IA-02: State Senator Mark Chelgren makes campaign against Dave Loebsack official

After dropping some unsubtle hints in recent days, Republican State Senator Mark Chelgren confirmed today that he will run for Congress in Iowa’s second district, William Petroski reported for the Des Moines Register. He will launch the campaign in Iowa City this afternoon on October 6 before appearing at the Scott County Republican Party Ronald Reagan Dinner in Bettendorf. Scott County has the largest population and Johnson County (containing Iowa City) the second-largest among the 24 counties in IA-02.

Speaking to the Register, Chelgren said he doesn’t dislike five-term Democratic incumbent Dave Loebsack, but “This is a question of who is better suited to change Washington, D.C. […] you are not going to do it by following party lines and doing what you are told.” In reality, Loebsack has not blindly followed the lead of his fellow House Democrats. The Progressive Punch database of Congressional voting indicates that Loebsack is only the 157th most progressive current member of the House. He has also voted with Republicans rather than with most of his own caucus on more than 30 percent of the “crucial votes” tallied by Progressive Punch since 2007.

A business owner in Ottumwa, Chelgren told the Register he is running to represent the people of southeast Iowa and hopes to bring to Washington his experience creating jobs at the local level. Speaking to Bleeding Heartland in July, Chelgren outlined other key themes of his potential Congressional campaign: changing our trade policy, upgrading our infrastructure, fixing a “massively broken” education system, and bringing more long-range planning to the federal government.

Chelgren’s ten-vote victory in a 2010 Iowa Senate race neither party had its eye on still evokes unprintable words from many Democrats. Despite being the most vulnerable GOP Iowa Senate incumbent going into the 2014 election cycle, Chelgren managed to win re-election by 374 votes after calling attention to some unforced errors by the Democratic candidate. So no one should count him out.

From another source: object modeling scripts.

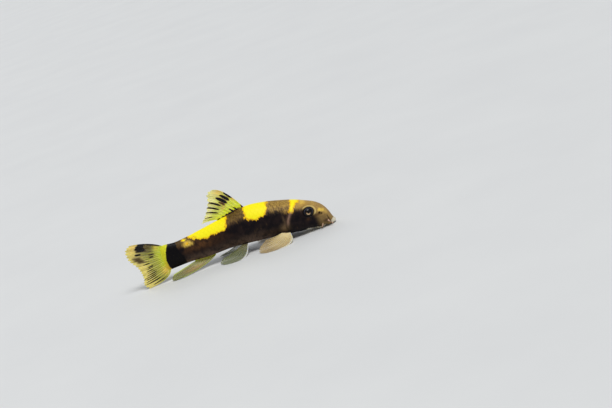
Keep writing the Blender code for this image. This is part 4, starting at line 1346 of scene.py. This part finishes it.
pectoral_skin = lay_over(make_fin_material(
    "pectoral_fin_skin", tint(242, 218, 162), tint(212, 186, 126), tint(168, 141, 92), tint(240, 222, 172),
    clear=0.6, brown_tint=tint(90, 62, 36)), tint(255, 246, 214), 0.95)
pelvic_skin = lay_over(make_fin_material(
    "pelvic_fin_skin", tint(104, 96, 60), tint(100, 108, 62), tint(116, 124, 78), tint(164, 164, 112),
    clear=0.68, brown_tint=tint(80, 62, 38)), tint(255, 252, 244), 0.95)
for side, word in ((1, "left"), (-1, "right")):
    paired_fin("pectoral_fin_skin_" + word, side, PECTORAL, "pectoral_fin_" + word, pectoral_skin)
    paired_fin("pelvic_fin_skin_" + word, side, PELVIC, "pelvic_fin_" + word, pelvic_skin)

# %% [markdown]
# ## Floor, light and camera
# The fish stands on a plain pale floor that reaches past the edge of the view on all sides. A soft
# light from above and in front falls on the back, as in the photo, and a weaker one from behind shines
# through the fins. Both come from far away, so the floor is as bright at its edge as beside the fish.
# The camera looks from the fish's right, a little from above. It is rolled, because the fish in the
# photo lies on a slope.

# %% Floor
FLOOR_REACH = 6.0


def make_floor():
    """A level sheet that isn't part of the fish."""
    sheet = bmesh.new()
    bmesh.ops.create_grid(sheet, x_segments=8, y_segments=8, size=FLOOR_REACH)
    mesh = bpy.data.meshes.new("floor")
    sheet.to_mesh(mesh)
    sheet.free()
    floor = bpy.data.objects.new("floor", mesh)
    bpy.context.scene.collection.objects.link(floor)
    material, tree, shader = new_material("pale_floor", Roughness=0.6, Specular_IOR_Level=0.3)
    shade = mix(tree, noise(tree, 0.02, detail=3.0), tint(214, 214, 212), tint(222, 222, 219))
    tree.links.new(shade, shader.inputs["Base Color"])
    mesh.materials.append(material)


make_floor()
print("the floor reaches", FLOOR_REACH, "m each way")

# %% Lights
def soft_sun(name, towards, strength, spread):
    """An even light from far away. Its spread in degrees is what softens the shadows."""
    lamp = bpy.data.lights.new(name, "SUN")
    lamp.energy = strength
    lamp.angle = math.radians(spread)
    thing = bpy.data.objects.new(name, lamp)
    thing.rotation_euler = Vector(towards).to_track_quat("Z", "Y").to_euler()
    bpy.context.scene.collection.objects.link(thing)


soft_sun("light_above", (0.22, -0.42, 0.9), 2.1, 28)
soft_sun("light_behind", (-0.5, 0.75, 0.5), 0.5, 30)
world = bpy.data.worlds.new("pale_room")
world.use_nodes = True
sky = world.node_tree.nodes["Background"]
sky.inputs["Color"].default_value = (0.86, 0.91, 1.0, 1)
sky.inputs["Strength"].default_value = 0.4
bpy.context.scene.world = world
bpy.context.scene.view_settings.view_transform = "Standard"

# %% Camera
ELEVATION, ROLL = math.radians(12), math.radians(19.2)
DISTANCE = 0.595
AIM = np.array([0.02837, 0.0, 0.00936])  # what the middle of the picture shows, in metres
FOCAL_LENGTH, SENSOR_WIDTH = 100, 36


def add_camera():
    """A camera that is rolled, so that the level fish slopes in the picture."""
    level = np.array([0, math.sin(ELEVATION), math.cos(ELEVATION)])
    right = math.cos(ROLL) * np.array([1.0, 0, 0]) - math.sin(ROLL) * level
    up = math.sin(ROLL) * np.array([1.0, 0, 0]) + math.cos(ROLL) * level
    back = np.cross(right, up)
    lens = bpy.data.cameras.new("camera")
    lens.lens = FOCAL_LENGTH
    lens.sensor_width = SENSOR_WIDTH
    lens.clip_start = 0.01
    camera = bpy.data.objects.new("camera", lens)
    turned = Matrix((right, up, back)).transposed().to_4x4()
    camera.matrix_world = Matrix.Translation(AIM + DISTANCE * back) @ turned
    bpy.context.scene.collection.objects.link(camera)
    bpy.context.scene.camera = camera


add_camera()
print("camera", round(DISTANCE * 1000), "mm from the fish")
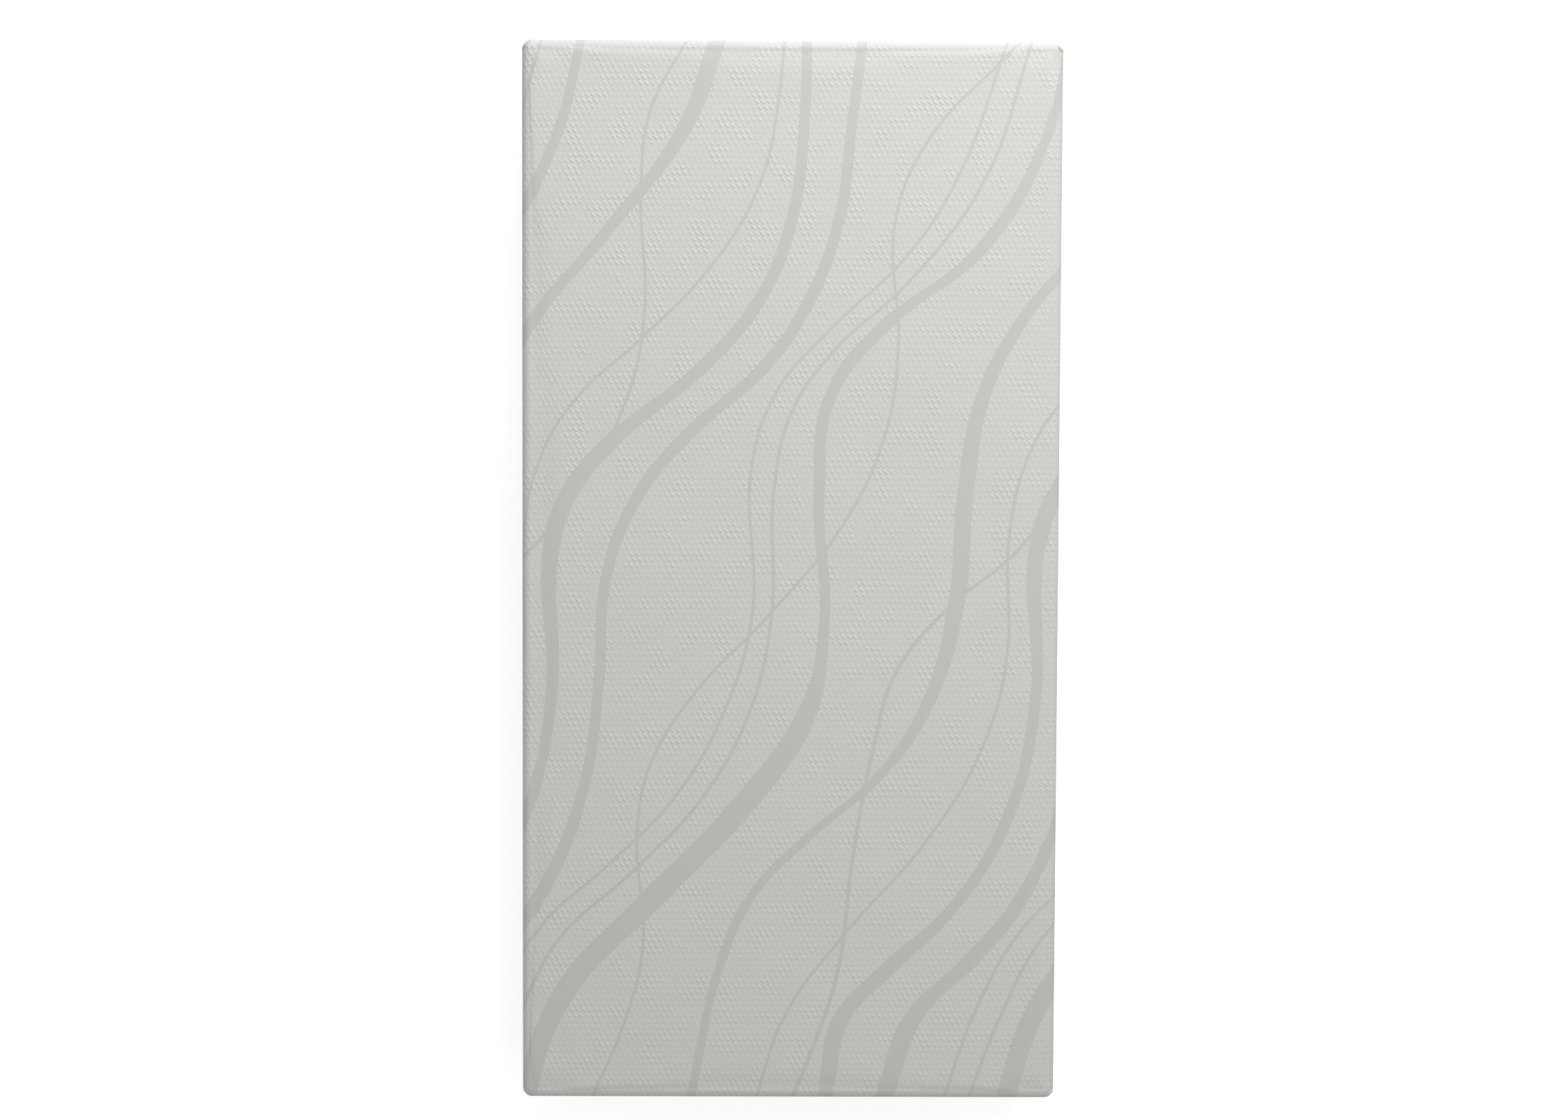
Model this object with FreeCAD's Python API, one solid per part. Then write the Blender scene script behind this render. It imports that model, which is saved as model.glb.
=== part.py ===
import FreeCAD, Part
import os

from FreeCAD import Vector

# Memory foam mattress, twin size, lying flat on its base. All sizes are in millimetres.
# +X runs across the width, +Y to the head end, +Z up. The origin is the middle of the underside.

# The whole mattress
mattress_width = 965.0
mattress_length = 1905.0
mattress_height = 203.0

# Foam block: three layers, one on the other
memory_foam_depth = 50.0
transition_foam_depth = 50.0
foam_top_radius = 15.0
foam_base_radius = 3.0
foam_corner_extra = 5.0  # upright corners are this much rounder than the top edge

# Cloth round the foam
cover_thickness = 3.0
sleeve_thickness = 1.2
layer_clearance = 0.3  # between a layer and what it lies on or under
sleeve_clearance = 0.7  # beside the foam, so that the slider clears the sleeve

# Zip that joins the top of the cover to its base
zip_height = 30.0  # middle of the zip above the floor
row_gap = 1.4  # bare middle between the two coil rows
row_width = 2.3
row_thickness = 2.0
tape_width = 12.0
tape_thickness = 0.6
slot_clearance = 0.05
cloth_clearance = 1.75  # from the slider's edge to the cloth's edge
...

That said, IA-02 would be a long-shot prospect for any Republican candidate in 2016. The district leans Democratic with a partisan voter index of D+4. According to the latest figures from the Iowa Secretary of State’s Office, the 24 counties in the district contain 160,325 active registered Democrats, 136,237 Republicans, and 183,235 no-party voters. The last time Loebsack was on the ballot in a presidential election year, he defeated John Archer by a comfortable margin of 55.6 percent to 42.5 percent.

UPDATE: Added below Chelgren’s press release announcing his candidacy.

Press release from Chelgren’s campaign

Iowa State Senator Mark Chelgren, R-Ottumwa, has announced that he will seek the Republican nomination to challenge United States Congressman Dave Loebsack next November.

“Our political leadership is on a dangerous and destructive path,” Senator Chelgren said. “However, the strength and beauty of our political system is that we do not have to close our eyes and hope for the best. In America, when the politicians chart a course over the nearest cliff, the people can grab the wheel and avert disaster. I am an ordinary citizen, just like you. And I am doing exactly that! I am announcing today I am running to be your next United States congressman.

“In America, the people have power that they seldom see the need to fully exercise. In this election, we can end the insane deficit spending, pursue tax policies that will restore economic growth, and enact legislation that will encourage small businesses to create jobs. We can do all of these things, and it starts with sending folks like Dave Loebsack and the rest of the never-saw-a-spending-bill-I-didn’t-like crowd back to the private sector, where folks work for a living.

“I thank God every day that I was fortunate enough to be born in a place called America. The great fortune of living in America – and in Iowa – are something we should never take for granted. Our freedom, and the vitality it creates, are more far more valuable than we often realize.

“They are also currently endangered. Endangered by career politicians who think they know better how to spend our money. Endangered by well-financed interests who game our political system for their own selfish ends. Endangered by mountains of debt that will take generations to pay down. Most of all, endangered by our own complacency. If we sit idle and watch these things destroy America, we will have only ourselves to blame. All that is necessary for the triumph of evil is that good people do nothing.

“I am not doing nothing. I’m going to win Iowa’s Second District Congressional seat, because the man in that seat is part of the problem, and I’m part of the solution.”